A cadeia de custódia pode ser definida como o conjunto de procedimentos documentados que registram a origem, identificação, coleta, custódia, controle, transferência, análise e eventual descarte de evidências.
O conceito de preservação da cadeia de custódia no processo penal, diz respeito à garantia de integridade e, por consequência, credibilidade e prestabilidade da prova, mas, também, ao exercício do contraditório pelas partes que devem ter acesso a una prova certamente íntegra, sem esquecer o Juiz, que é o destinatário da prova.
A atenção à cadeia de custódia no processo penal é comum e crescente em muitos países.

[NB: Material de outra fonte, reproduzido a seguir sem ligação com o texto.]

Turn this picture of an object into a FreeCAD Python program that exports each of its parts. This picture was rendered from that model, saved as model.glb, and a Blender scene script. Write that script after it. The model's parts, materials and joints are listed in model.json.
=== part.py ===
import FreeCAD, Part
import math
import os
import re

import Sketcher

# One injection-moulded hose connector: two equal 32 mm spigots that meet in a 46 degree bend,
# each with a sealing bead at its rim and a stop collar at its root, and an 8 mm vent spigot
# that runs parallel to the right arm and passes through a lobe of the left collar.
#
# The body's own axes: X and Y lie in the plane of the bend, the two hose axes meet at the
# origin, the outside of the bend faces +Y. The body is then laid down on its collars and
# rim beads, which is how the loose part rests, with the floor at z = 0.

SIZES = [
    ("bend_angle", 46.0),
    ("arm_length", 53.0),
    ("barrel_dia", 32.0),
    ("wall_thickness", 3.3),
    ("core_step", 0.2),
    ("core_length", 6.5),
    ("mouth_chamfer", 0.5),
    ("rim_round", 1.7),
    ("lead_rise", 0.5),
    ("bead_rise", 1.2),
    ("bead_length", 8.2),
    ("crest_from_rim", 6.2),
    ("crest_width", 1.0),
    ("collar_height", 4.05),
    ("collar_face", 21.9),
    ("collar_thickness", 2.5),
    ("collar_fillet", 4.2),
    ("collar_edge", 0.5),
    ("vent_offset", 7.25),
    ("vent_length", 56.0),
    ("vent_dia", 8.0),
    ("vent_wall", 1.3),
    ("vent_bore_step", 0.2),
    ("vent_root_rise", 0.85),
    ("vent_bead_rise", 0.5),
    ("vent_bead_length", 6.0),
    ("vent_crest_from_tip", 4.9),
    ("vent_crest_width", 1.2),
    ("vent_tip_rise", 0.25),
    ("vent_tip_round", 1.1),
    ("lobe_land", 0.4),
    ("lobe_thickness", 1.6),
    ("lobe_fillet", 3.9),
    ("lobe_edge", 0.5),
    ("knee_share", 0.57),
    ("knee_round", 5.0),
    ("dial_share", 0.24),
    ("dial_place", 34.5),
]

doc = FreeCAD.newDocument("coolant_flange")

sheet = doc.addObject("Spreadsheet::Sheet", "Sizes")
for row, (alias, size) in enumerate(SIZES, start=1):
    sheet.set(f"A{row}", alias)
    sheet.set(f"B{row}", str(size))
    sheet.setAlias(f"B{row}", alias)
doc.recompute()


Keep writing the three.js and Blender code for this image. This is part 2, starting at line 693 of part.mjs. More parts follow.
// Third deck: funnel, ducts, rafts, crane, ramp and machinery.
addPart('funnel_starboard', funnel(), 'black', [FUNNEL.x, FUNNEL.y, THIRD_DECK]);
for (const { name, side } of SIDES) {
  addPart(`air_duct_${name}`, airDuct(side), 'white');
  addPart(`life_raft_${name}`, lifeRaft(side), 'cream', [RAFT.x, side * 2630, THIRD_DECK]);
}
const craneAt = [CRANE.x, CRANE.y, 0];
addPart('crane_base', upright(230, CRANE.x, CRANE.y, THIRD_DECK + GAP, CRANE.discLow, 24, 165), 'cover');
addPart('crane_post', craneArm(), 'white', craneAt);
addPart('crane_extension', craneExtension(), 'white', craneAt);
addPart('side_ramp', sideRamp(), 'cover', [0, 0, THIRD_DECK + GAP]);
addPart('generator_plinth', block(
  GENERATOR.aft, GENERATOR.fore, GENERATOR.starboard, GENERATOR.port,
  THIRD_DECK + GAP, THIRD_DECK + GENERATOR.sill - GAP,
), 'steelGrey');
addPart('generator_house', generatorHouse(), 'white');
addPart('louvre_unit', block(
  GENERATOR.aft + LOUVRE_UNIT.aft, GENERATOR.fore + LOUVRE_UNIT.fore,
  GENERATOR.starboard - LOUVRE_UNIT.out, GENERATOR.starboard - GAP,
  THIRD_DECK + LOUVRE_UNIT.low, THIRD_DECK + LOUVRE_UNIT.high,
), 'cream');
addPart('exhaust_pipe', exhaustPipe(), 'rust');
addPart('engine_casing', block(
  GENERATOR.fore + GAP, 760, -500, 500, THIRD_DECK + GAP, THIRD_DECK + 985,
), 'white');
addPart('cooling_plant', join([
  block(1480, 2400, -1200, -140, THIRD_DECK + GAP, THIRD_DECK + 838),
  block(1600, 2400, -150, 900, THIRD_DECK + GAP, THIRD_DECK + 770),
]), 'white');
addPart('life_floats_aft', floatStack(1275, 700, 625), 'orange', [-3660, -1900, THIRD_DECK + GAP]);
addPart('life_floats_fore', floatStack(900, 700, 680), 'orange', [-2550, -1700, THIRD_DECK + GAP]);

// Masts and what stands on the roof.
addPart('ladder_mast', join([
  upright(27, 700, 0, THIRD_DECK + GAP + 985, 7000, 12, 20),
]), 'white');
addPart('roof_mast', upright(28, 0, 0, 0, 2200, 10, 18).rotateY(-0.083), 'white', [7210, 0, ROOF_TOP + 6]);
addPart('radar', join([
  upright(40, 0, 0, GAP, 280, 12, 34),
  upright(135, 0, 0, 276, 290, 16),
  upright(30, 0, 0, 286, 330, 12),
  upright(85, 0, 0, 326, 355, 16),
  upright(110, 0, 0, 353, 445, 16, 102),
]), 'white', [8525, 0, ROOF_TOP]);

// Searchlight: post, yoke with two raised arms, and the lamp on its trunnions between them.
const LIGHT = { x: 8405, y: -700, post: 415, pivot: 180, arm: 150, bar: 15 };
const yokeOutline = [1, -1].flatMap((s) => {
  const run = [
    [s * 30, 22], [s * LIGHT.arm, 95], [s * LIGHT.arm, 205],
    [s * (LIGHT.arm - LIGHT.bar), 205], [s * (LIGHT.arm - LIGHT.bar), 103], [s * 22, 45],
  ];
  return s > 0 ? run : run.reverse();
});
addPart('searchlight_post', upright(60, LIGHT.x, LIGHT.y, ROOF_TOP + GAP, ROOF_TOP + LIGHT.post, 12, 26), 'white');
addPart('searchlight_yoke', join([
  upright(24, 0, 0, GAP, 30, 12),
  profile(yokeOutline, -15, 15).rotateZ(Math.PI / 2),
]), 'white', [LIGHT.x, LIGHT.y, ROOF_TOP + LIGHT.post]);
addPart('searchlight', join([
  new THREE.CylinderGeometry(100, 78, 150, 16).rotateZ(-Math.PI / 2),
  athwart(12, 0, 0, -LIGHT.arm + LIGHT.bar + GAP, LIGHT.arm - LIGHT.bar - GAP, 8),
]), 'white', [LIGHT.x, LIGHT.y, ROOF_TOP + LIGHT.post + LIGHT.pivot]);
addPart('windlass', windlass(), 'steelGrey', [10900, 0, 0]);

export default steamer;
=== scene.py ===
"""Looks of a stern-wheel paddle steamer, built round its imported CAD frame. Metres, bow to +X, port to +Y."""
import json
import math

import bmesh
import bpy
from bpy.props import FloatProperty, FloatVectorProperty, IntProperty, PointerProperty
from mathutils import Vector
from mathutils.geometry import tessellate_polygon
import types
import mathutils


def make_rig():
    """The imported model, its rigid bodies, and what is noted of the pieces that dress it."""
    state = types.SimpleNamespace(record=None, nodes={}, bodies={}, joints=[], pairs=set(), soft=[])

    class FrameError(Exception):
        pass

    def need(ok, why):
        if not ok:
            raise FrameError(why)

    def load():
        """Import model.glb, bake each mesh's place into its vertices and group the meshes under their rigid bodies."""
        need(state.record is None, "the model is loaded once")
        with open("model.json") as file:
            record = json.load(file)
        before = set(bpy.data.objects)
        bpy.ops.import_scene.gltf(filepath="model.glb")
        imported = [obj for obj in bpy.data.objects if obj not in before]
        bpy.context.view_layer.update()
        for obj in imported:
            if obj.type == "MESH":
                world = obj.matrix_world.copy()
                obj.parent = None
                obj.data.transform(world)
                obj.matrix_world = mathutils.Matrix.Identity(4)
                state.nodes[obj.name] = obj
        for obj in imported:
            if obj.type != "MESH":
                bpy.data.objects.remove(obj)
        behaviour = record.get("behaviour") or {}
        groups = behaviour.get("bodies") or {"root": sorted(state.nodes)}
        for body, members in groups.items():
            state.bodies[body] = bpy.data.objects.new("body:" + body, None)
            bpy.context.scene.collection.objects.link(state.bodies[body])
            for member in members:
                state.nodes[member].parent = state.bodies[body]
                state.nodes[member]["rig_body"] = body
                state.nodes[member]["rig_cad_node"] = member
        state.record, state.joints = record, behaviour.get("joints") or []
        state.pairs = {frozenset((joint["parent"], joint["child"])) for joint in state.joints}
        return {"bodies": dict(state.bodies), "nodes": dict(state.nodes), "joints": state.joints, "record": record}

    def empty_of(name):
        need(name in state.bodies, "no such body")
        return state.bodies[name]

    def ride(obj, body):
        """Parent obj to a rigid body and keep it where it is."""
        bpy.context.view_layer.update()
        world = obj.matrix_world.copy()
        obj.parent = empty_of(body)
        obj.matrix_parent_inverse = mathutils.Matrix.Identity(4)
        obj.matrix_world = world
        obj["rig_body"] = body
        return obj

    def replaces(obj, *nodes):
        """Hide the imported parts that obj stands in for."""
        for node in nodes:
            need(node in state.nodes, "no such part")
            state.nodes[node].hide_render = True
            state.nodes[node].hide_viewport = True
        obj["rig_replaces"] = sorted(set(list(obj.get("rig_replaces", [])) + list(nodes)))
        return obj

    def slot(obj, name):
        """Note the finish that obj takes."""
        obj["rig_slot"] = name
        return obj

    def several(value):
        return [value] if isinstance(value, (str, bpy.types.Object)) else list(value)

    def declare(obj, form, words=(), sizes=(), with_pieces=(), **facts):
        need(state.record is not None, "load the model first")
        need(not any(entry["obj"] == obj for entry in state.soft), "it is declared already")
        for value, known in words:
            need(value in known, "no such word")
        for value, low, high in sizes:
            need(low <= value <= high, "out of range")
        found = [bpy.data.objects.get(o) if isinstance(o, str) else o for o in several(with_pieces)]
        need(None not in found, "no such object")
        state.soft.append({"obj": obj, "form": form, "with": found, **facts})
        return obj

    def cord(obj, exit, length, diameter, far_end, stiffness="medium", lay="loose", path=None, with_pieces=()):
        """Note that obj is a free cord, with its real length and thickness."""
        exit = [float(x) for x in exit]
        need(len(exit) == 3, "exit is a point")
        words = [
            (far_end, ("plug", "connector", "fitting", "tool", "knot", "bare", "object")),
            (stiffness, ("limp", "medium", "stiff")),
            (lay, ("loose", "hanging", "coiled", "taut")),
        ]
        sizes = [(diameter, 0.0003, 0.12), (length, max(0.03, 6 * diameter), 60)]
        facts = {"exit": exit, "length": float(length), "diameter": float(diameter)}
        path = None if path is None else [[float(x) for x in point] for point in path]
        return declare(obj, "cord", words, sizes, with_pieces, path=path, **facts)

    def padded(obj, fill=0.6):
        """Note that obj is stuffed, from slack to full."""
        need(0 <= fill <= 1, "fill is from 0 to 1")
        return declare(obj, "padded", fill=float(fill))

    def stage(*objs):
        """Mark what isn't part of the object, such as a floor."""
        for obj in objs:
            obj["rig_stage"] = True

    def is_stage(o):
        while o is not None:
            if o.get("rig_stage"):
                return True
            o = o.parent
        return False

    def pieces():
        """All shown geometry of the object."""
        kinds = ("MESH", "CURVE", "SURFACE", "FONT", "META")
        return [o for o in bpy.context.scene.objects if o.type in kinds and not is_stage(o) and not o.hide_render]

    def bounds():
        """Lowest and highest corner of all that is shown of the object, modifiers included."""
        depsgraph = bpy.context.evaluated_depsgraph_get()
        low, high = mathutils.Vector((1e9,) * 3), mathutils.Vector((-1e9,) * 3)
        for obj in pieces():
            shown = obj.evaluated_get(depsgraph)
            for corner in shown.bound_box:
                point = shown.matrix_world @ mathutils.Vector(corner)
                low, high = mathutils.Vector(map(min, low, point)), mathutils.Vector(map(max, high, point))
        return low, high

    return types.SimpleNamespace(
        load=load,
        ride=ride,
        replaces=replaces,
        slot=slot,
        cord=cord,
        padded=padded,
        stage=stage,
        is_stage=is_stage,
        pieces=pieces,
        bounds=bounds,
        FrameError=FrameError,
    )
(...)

Da mesma forma, no Brasil, a preservação da cadeia de custódia e a necessidade de considerar imprestável a prova quando sua cadeia de custódia tiver sido quebrada, por se tratar, nesse caso, de prova de integridade duvidosa, pois contaminada até pela simples possibilidade de adulteração, foram objeto de importantes estudos jurídicos cujas teses foram acolhidas, em muitos casos, pelas cortes brasileiras e acabaram formando jurisprudência.
Destacam-se, neste sentido, os brilhantes e profundos estudos e obras do preclaro professor Geraldo Prado, certamente o pioneiro no Brasil das teses envolvendo cadeia de custódia.
Finalmente, com o advento da lei 13.964/19 (Lei Anticrime), e a consequente introdução no CPP dos arts. 158-A até 158-F, apareceu a primeira formal e legal definição de cadeia de custódia e o reconhecimento de sua relevância.
De acordo com a mencionada lei, a cadeia de custódia das evidências (ou vestígios) compreende, resumidamente, os seguintes procedimentos ou etapas:
I - Reconhecimento: ato de distinguir um elemento como de potencial interesse para a produção da prova pericial;
II - Isolamento: ato de evitar que se altere o estado das coisas;
III - Fixação: descrição detalhada do vestígio conforme se encontra no local de crime ou no corpo de delito;
IV - Coleta: ato de recolher o vestígio, respeitando suas características e natureza;
V - Acondicionamento: procedimento por meio do qual cada vestígio coletado é embalado de forma individualizada, com anotação da data, hora e nome de quem realizou a coleta;
VI - Transporte: ato de transferir o vestígio de um local para o outro, utilizando as condições adequadas, de modo a garantir a manutenção de suas características originais, bem como o controle de sua posse;
VII - Recebimento: ato formal de transferência da posse do vestígio, que deve ser documentado;
VIII - Processamento: exame pericial em si, manipulação do vestígio de acordo com a metodologia adequada;
IX - Armazenamento: procedimento referente à guarda, em condições adequadas, do material a ser processado, guardado para realização de contraperícia, descartado ou transportado;
X - Descarte: procedimento referente à liberação do vestígio, mediante autorização judicial.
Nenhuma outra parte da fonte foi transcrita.